**WRITTEN PROBLEM:** Return verbatim the inclusive range of lines running from the line that contains "bpy.context.scene.collection.objects.link(empty)" to the line that contains "for node in". Omit every other line.

**DATA LINES:**
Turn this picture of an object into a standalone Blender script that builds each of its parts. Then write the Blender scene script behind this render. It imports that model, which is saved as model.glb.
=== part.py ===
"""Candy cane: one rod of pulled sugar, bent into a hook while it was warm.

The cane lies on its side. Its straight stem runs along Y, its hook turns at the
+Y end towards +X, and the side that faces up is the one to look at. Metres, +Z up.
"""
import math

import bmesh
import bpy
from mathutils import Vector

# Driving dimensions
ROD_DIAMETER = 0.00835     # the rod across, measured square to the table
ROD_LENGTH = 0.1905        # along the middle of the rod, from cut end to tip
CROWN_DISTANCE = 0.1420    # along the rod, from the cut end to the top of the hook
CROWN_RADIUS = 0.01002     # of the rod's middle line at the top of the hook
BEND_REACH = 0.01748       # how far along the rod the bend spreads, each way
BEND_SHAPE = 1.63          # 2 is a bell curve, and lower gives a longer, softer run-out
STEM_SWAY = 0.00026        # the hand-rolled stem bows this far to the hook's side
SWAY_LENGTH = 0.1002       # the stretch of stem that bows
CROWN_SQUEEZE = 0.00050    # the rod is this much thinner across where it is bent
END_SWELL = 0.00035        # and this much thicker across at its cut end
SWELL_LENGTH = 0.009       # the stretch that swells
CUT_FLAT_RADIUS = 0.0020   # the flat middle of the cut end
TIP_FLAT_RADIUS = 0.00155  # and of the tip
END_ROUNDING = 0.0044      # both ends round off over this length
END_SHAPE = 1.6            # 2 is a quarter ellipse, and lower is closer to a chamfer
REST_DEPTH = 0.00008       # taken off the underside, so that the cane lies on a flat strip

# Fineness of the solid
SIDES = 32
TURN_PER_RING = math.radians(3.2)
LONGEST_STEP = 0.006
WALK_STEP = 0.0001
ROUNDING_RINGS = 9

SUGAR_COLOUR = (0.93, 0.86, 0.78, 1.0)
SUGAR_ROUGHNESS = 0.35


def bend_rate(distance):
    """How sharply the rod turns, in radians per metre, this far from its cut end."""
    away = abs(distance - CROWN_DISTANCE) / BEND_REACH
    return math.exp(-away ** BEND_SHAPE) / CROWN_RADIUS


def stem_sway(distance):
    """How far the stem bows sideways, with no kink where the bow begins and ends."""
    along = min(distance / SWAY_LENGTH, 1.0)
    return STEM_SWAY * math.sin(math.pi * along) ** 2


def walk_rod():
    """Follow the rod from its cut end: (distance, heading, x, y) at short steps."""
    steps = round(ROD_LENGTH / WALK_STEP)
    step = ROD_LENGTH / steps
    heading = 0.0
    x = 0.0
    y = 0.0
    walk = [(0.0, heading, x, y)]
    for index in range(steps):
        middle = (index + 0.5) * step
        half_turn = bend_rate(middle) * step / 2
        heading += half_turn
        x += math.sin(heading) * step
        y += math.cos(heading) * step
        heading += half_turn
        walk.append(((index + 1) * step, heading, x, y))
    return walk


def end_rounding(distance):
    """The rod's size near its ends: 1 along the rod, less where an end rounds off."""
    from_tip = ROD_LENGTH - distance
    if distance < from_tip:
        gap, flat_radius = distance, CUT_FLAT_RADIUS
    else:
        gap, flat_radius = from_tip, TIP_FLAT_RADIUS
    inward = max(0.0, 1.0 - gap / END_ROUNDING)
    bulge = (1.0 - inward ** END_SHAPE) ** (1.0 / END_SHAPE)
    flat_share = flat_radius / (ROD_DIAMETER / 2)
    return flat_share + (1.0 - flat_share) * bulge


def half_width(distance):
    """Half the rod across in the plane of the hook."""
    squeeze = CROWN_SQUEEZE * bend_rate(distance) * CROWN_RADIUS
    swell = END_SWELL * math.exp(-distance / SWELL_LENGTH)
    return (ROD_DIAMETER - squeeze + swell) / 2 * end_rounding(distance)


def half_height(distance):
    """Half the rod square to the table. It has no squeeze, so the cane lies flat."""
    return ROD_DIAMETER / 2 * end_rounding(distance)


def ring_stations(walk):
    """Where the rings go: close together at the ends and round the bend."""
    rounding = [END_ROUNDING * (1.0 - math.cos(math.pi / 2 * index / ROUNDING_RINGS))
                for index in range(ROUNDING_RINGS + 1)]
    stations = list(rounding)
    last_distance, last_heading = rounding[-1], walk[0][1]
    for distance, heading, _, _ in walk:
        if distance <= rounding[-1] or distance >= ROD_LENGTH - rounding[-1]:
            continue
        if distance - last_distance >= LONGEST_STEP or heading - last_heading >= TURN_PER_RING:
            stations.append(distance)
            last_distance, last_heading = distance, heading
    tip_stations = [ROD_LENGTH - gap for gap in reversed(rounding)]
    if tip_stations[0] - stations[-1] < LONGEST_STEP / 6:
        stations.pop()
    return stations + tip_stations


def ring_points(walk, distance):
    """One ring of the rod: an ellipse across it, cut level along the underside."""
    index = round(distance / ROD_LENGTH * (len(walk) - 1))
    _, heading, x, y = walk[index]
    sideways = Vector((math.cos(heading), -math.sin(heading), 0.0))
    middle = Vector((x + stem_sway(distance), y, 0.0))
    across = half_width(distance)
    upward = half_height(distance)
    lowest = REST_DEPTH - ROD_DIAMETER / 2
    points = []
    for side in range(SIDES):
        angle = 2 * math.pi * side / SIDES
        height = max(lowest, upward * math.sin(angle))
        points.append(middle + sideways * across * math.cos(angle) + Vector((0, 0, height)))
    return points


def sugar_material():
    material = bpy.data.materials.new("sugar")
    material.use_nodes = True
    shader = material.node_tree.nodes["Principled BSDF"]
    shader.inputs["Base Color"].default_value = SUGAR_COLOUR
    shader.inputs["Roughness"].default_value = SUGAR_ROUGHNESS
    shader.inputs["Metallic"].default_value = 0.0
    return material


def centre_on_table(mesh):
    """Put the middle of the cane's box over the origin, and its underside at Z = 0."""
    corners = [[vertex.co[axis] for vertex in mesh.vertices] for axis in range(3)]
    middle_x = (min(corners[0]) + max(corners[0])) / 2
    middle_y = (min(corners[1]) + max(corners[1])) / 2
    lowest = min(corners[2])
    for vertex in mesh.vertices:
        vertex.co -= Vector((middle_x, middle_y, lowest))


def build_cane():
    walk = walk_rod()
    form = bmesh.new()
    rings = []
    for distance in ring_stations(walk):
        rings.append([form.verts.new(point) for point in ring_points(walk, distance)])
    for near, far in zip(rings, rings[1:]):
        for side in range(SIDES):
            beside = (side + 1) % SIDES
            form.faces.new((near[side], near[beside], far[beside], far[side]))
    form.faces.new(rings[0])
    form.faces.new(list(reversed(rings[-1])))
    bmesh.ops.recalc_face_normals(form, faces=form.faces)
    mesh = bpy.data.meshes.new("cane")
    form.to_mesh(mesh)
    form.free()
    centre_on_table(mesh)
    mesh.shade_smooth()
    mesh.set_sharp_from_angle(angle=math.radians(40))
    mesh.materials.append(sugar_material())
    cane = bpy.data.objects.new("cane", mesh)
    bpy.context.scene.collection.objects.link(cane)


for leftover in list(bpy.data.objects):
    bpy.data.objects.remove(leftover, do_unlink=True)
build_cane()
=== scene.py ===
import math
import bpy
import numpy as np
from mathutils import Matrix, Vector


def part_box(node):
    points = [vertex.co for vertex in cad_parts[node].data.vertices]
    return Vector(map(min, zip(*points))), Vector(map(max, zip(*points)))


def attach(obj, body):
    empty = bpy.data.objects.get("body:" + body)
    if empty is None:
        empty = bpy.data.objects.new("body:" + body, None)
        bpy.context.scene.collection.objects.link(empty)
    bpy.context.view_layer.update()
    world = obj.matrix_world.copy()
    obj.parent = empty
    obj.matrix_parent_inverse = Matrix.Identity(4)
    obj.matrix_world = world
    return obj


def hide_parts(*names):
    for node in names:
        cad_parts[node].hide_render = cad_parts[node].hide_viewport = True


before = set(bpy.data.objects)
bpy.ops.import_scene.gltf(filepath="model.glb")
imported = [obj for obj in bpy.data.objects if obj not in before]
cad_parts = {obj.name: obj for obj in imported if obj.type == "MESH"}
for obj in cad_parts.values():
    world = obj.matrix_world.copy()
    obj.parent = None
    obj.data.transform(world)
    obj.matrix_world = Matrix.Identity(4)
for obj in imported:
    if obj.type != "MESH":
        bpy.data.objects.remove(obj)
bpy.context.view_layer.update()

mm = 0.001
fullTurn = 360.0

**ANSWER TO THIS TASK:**
        bpy.context.scene.collection.objects.link(empty)
    bpy.context.view_layer.update()
    world = obj.matrix_world.copy()
    obj.parent = empty
    obj.matrix_parent_inverse = Matrix.Identity(4)
    obj.matrix_world = world
    return obj


def hide_parts(*names):
    for node in names:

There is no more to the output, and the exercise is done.